Kemal Yavuz

Tevhide göre müslümanın velisi Allah'tır

Kemal Yavuz

Veli, Allahın dostu demektir. Allaha dost olmanın yolu Allahın Kuranda açıkladığı tevhid akidesine sahip olma temeli üzerindeki, haramlardan kaçmak, helalleri yani Allahın farzlarını emrettiği gibi yerine getirmekten ibarettir. 9/Tövbe 71 “Mümin erkeklerle, mümin kadınlar da birbirlerinin velileridir. Onlar iyiliği emreder, kötülükten alıkoyarlar, namazı doğru kılarlar zekatı verirler, Allah ve Resulüne itaat ederler. İşte onlara Allah rahmet edecektir. Şüphesiz Allah azizdir hikmet sahibidir.” Veli olmak başkalarını kurtarmak anlamında değildir. Allah İbrahim Peygamberin babasını, Nuh peygamberin oğlunu, H.z. Muhammed’in amcasını kurtaramadığını Kuranda haber vermiştir. Veliliğinden kesin emin olduğumuz nebimiz peygamberlik döneminden itibaren sıkıntı, açlık, düşmanlarının kurduğu tuzaklar, iftiralar karşısında arkadaşlarıyla birlikte, tüm sıkıntıları hayatlarında yaşadıklarını biliyoruz. Peygamber olmasına rağmen, hem kendisi, hem arkadaşları aç kalıyor, gaybı bilmiyor, düşmanlarının ne yapacağını kendisi bilmiyor, ancak casusları sayesinde aldığı bilgilere göre öğreniyor. Bunu sünnetullah’a uygun tedbirle yapıyor. Eğer birilerinin dediği gibi veliler başkalarını kurtarabilselerdi Resulümüzün ve diğer peygamberlerin istekleri kabul olur ve yakınlarını kurtarırlardı. Kurtarmak, affetmek, bağışlamak sadece Allahın yetkisindedir.

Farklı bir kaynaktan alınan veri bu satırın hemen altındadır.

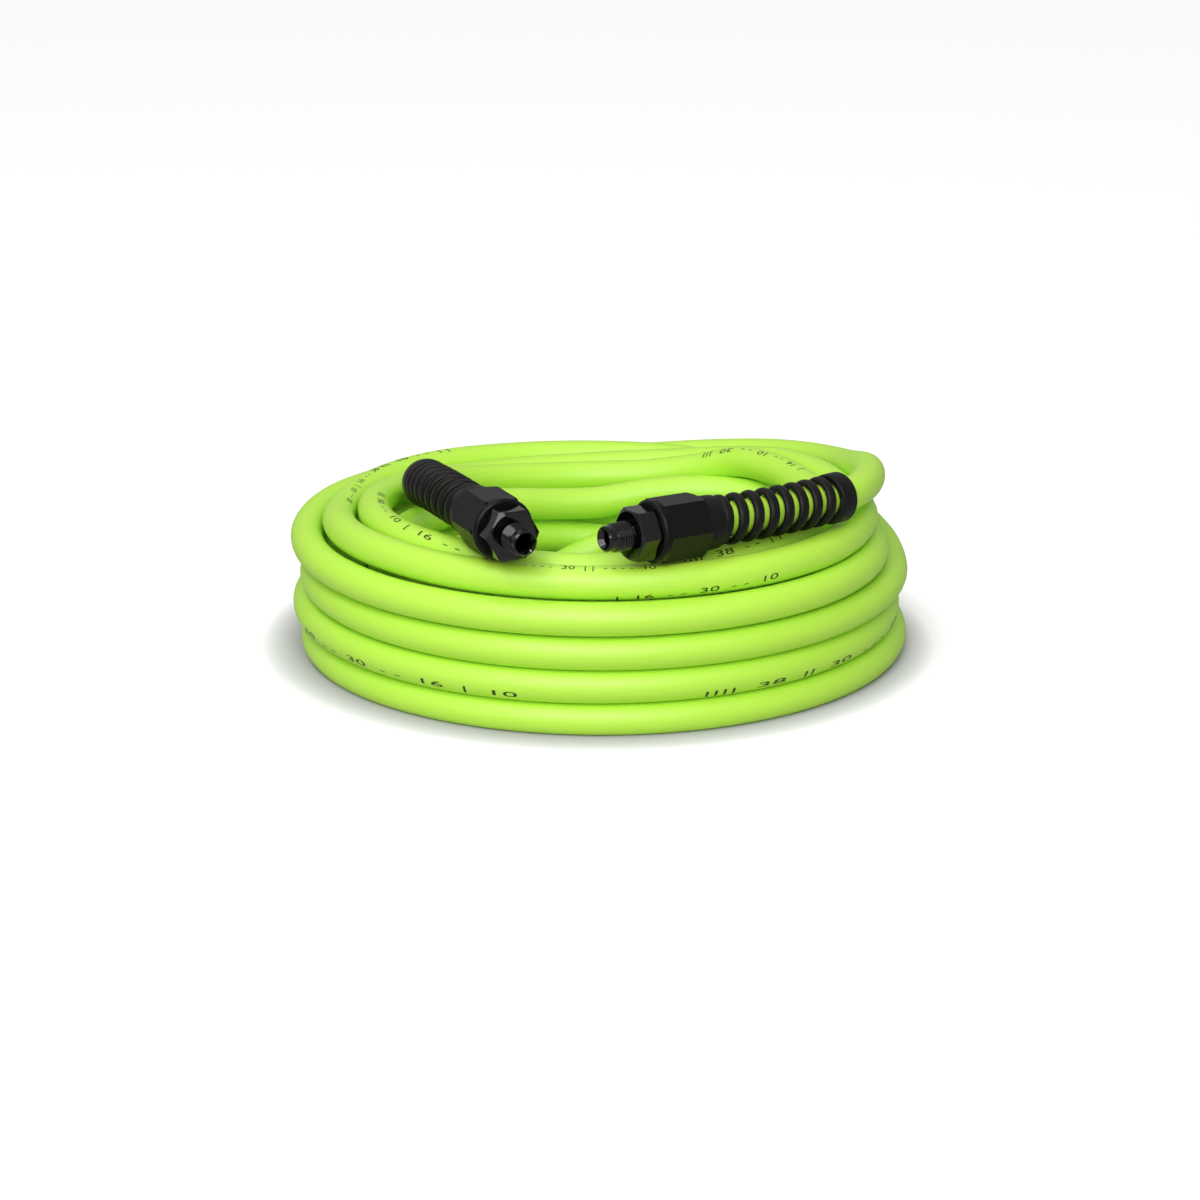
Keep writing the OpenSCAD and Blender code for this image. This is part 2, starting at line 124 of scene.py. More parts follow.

Allahın bu yetkisini peygamberler başta olmak üzere kimseye verilemez. Biz veliyiz veya veliler sizi kurtarır diyenler tevhid dinine ekleme yapıp, haşa Allaha din öğretmeye kalkanladır. 9/Tövbe 80 “Ey Muhammed onlar için ister af dile, ister dileme; onlar için yetmiş kez af dilesen de Allah onları asla affetmeyecektir. Bu onların Allah ve Resulünün tebliğ ettiği Kurana uymamalarından dolayıdır. Allah fasıklar topluluğunu hidayete erdirmez.” 63/Münafıkun 6 “Onlara mağfiret dilesen de, dilemesen de birdir. Allah onları kesinlikle bağışlamayacaktır. Çünkü Allah yoldan çıkmış topluluğu doğru yola iletmez.” Bazıları zannediyorlar ki, Allaha ortak koşmak, Allah ikidir, üçtür demek hayır, ortak koşmak Allahın din koyma yetkisini yaratılmışlara da vermektir. Yani dine ilave etmek anlamındadır. 

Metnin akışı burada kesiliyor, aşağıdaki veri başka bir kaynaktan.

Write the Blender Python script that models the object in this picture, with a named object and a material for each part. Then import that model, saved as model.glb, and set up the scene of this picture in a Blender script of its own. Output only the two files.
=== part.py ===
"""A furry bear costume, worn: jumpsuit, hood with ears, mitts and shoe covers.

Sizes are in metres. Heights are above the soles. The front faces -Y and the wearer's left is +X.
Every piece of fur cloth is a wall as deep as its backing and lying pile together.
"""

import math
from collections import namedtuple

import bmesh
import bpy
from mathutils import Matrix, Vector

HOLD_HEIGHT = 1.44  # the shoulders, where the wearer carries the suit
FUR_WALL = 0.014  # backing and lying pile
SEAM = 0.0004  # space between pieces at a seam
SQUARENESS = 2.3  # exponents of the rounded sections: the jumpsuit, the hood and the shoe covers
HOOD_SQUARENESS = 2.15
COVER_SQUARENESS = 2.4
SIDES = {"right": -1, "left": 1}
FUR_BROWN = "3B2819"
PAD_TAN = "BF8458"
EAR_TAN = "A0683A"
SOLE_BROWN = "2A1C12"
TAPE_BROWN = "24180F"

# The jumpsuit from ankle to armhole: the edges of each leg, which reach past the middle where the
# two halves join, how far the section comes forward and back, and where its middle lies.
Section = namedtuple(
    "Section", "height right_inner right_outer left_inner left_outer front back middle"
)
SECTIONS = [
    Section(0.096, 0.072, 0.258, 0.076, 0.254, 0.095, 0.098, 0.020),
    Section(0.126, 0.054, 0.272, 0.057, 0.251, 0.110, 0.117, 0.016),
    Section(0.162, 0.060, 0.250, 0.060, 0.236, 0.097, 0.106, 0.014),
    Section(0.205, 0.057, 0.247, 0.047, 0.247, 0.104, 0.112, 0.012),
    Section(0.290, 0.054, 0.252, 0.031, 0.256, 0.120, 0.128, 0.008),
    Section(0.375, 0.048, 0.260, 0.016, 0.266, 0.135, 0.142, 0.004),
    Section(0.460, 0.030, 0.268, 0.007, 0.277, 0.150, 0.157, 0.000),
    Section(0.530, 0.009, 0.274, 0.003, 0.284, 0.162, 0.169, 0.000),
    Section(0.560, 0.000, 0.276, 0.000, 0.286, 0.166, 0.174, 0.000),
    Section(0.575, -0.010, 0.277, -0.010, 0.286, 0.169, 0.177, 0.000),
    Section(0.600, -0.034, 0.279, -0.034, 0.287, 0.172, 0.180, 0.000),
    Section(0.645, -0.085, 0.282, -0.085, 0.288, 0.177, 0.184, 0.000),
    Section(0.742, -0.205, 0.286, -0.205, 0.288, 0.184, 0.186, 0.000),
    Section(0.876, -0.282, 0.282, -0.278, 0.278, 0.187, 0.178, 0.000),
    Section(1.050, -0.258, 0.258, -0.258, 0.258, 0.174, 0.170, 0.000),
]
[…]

Tıpkı Mekke müşriklerinin yaptığı gibi, Mekkeliler müşrikler Allah iki, üç demiyorlar. Birinci sırada Allaha inanıyorlar, ancak kendi uydurdukları veli dedikleri, Allahın da put olarak açıkladığı Lat, Hubel, Uzza, Menat ve diğerleri. Bunlar o devrin veli evliya diye uydurup aracı, şefaatçi, işlerinin rast gelmesi için Allaha yakın bildikleri yaşayan insanlarıdır. Ne yapıyor Mekkeli müşrikler bir yolculuğa çıkacakları zaman kendi putlarının önünde kurban kesiyorlar bunların yüzü suyu hürmetine, hatırına Allah kabul edecek ve istekleri kabul olacak diye uydurma bir inanç oluşturuyorlar. Bu isteklerini herkes kendi isteğine göre istiyor, diliyor. Şimdi Yatırlarda yatanlardan ne istemiyorlar ki, oğluna iyi bir gelin, kızına iyi bir koca, işinin, iş yerinin, fabrikasının bol kazançlı hayırlar vesile olmasını orda ki yatırın hatırına, yüzü suyu hürmetine aracı koyarak Allahtan istiyorlar. Allah böyle bir aracılık sistemine şirk ve ortak koşma diyor. 39/Zümer 36 “Allah kuluna kafi değil mi? seni Allahtan başkalarıyla korkutu- yorlar..” 40/Mümin 60 “Rabbiniz şöyle buyurdu. Bana dua edin, kabul edeyim, bana ibadeti bırakıp büyüklük taslayanlar cehenneme gireceklerdir.” Yalnız Allahtan istenilmesi gereken istekler, aracı konularak istenince Allah kabul etmiyor, tevhid zedeleniyor ve şirk koşuluyor.